Title : CARD-LinkML: Connecting the dots to develop frameworks for multicomponent antibiotic resistance
Abstract:
Antibiotic resistance is a complex problem with many interwoven concepts, spanning from individual drug-to-gene interactions to entire gene clusters working in tandem to evade antibiotics. The Comprehensive Antibiotic Resistance Database (CARD) represents individual antimicrobial resistance (AMR) genes using bioinformatic models, each storing the necessary sequence information and uses ontologies to characterize the overall resistance profile. These models are used alongside the Resistance Gene Identifier (RGI) software to report observed antibiotic resistance genes (ARGs) for given sequencing or assembly data. However, some AMR gene families comprise multiple components, whose combined impact leads to phenotypic resistance. Such gene families include glycopeptide resistance gene clusters, such as VanA in Enterococcus faecium, and eflux pump complexes, such as Mex in Pseudomonas aeruginosa. Currently, RGI can only detect individual components of AMR and cannot assess further functional relevance without properly connecting them back to their respective gene clusters or eflux pumps.

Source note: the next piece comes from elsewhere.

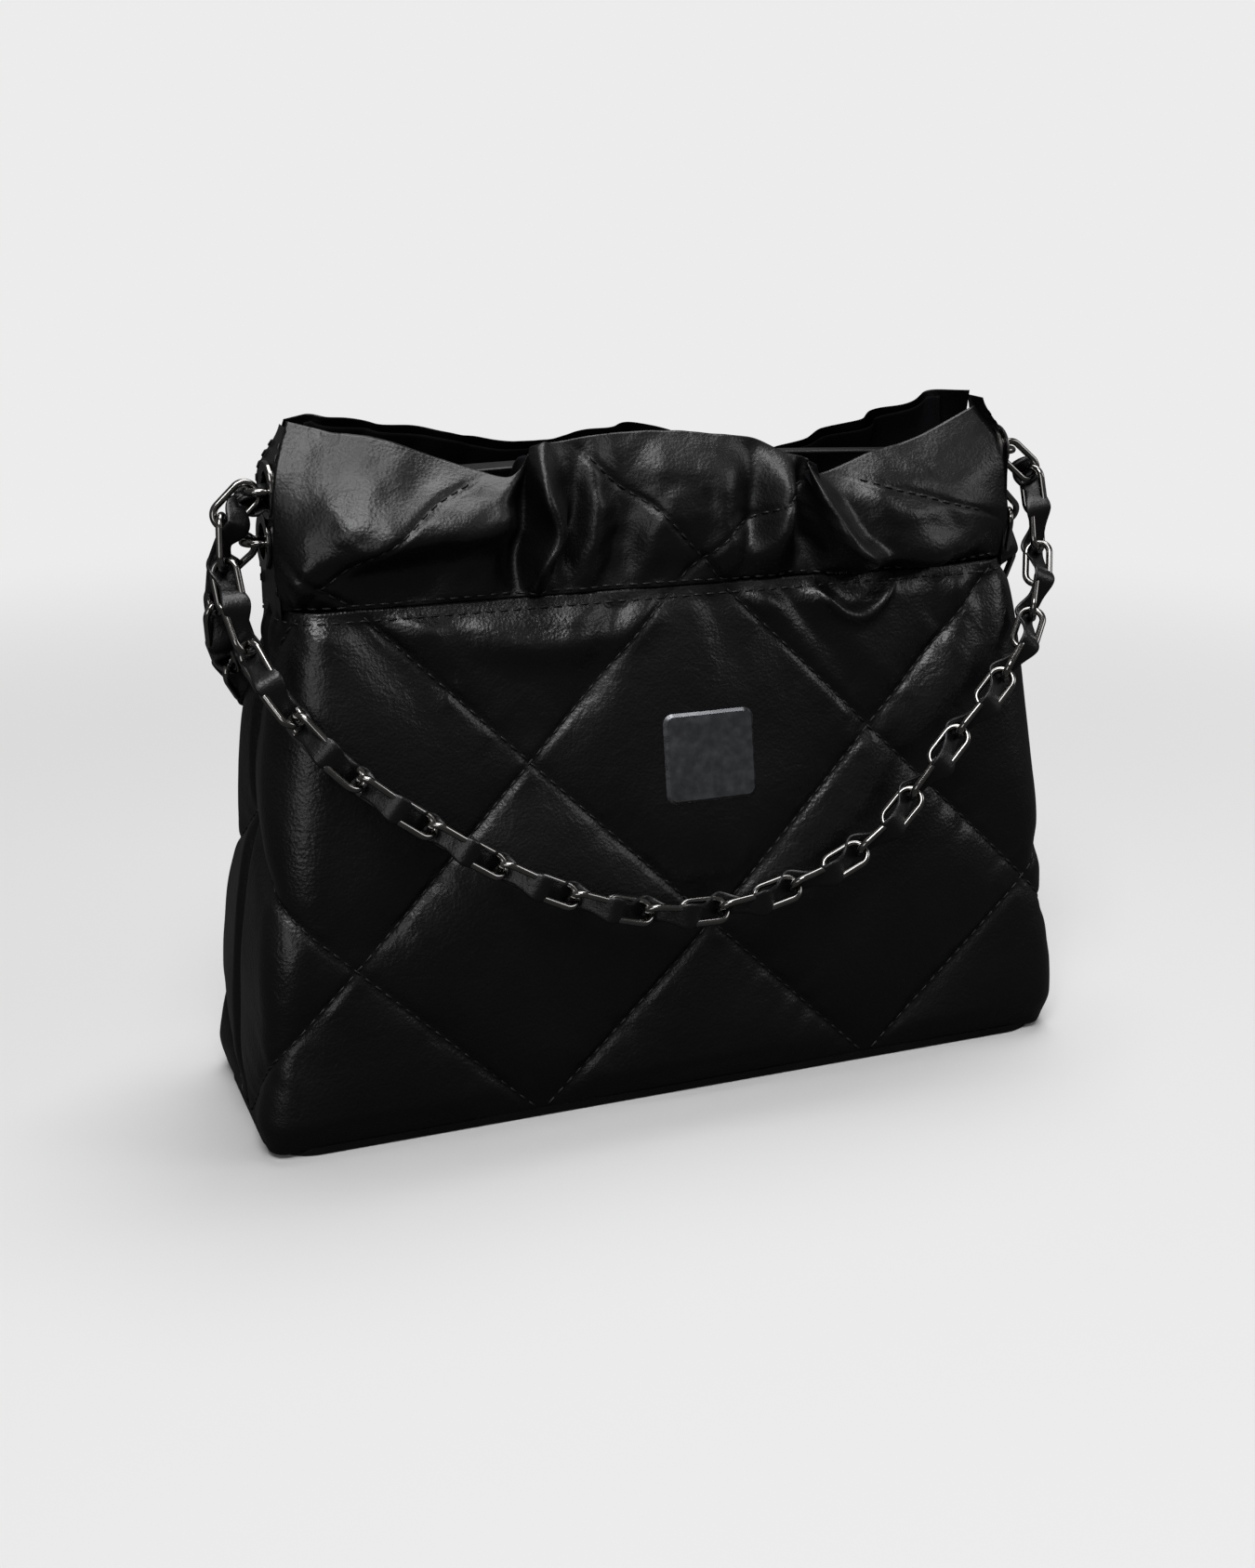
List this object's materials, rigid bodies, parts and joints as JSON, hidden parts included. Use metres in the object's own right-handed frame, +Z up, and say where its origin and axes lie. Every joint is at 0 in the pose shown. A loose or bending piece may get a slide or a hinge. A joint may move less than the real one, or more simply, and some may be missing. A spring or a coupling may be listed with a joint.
{
  "type": "bucket bag",
  "caption": "Small quilted leather bucket bag with a boxed base, a gathered ruffled mouth and two swinging chain handles woven with a leather strip.",
  "frame": {"origin": "on the floor, under the middle of the boxed base", "axes": "+X along the front from left to right, +Y from front to back, +Z up"},
  "size_m": [0.2564, 0.096, 0.199],
  "materials": {
    "quilted_leather": "fine pebble grain, quilted, semi-gloss",
    "black_leather": "fine pebble grain, semi-gloss",
    "strip_leather": "smooth, semi-gloss",
    "lining_fabric": "plain woven lining",
    "gather_tape": "woven tape",
    "stiffening_board": "raw board",
    "gunmetal": "polished gunmetal plating"
  },
  "bodies": {
    "root": {"base_panel": "black_leather", "base_board": "stiffening_board", "base_lining": "lining_fabric", "front_panel": "quilted_leather", "back_panel": "quilted_leather", "front_lining": "lining_fabric", "back_lining": "lining_fabric", "front_gather_tape": "gather_tape", "back_gather_tape": "gather_tape", "front_ruffle": "black_leather", "back_ruffle": "black_leather", "front_facing": "black_leather", "back_facing": "black_leather", "left_gusset": "black_leather", "right_gusset": "black_leather", "left_eyelets": "gunmetal", "right_eyelets": "gunmetal", "left_eyelet_washers": "gunmetal", "right_eyelet_washers": "gunmetal", "badge": "gunmetal", "badge_backing": "gunmetal", "snap_stud_half": "gunmetal", "snap_socket_half": "gunmetal", "snap_washers": "gunmetal"},
    "front_handle": {"front_chain_links": "gunmetal", "front_chain_strip": "strip_leather", "front_stop_rings": "gunmetal"},
    "back_handle": {"back_chain_links": "gunmetal", "back_chain_strip": "strip_leather", "back_stop_rings": "gunmetal"}
  },
  "joints": [
    {"name": "front_handle_swing", "type": "hinge", "parent": "root", "child": "front_handle", "pos_m": [0, -0.0035, 0.181], "axis": [-1, 0, 0], "range_deg": [0, 150]},
    {"name": "back_handle_swing", "type": "hinge", "parent": "root", "child": "back_handle", "pos_m": [0, 0.0035, 0.166], "axis": [1, 0, 0], "range_deg": [0, 150]}
  ]
}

To resolve the gap, we began developing CARD-LinkML, leveraging the Linked Data Modelling Language (LinkML) to standardize the data structure for multicomponent systems for resistance. A schema written in LinkML uses classes representing overarching categories. Each class contains parameters that specify data and accepted data types, such as strings or identifiers. The developing CARD-LinkML module can perform two overarching functions. The first converts the existing CARD reference data into a schema where LinkML classes represent multicomponent gene clusters or eflux pumps. Parameters for each class include the necessary reference accession identifiers or values that characterize the resistance profile of each AMR gene. Further, we can connect the required components that make up a gene cluster or eflux pump by leveraging the underlying CARD ontology, each represented by separate LinkML classes. The second component takes RGI results into a LinkML-compatible YAML format where observed AMR genes are clustered into their respective multicomponent gene clusters or eflux pumps. Values from RGI are cross-referenced to classes in the reference schema, enabling functional assessment of the observed cluster or eflux pump based on observed AMR components.
By leveraging the LinkML schema as a tether connecting observed ARGs to their likely functional relevance, we hope to expand the RGI suite and then develop tools to aid in interpreting RGI results for more nuanced biology as observed in multicomponent systems.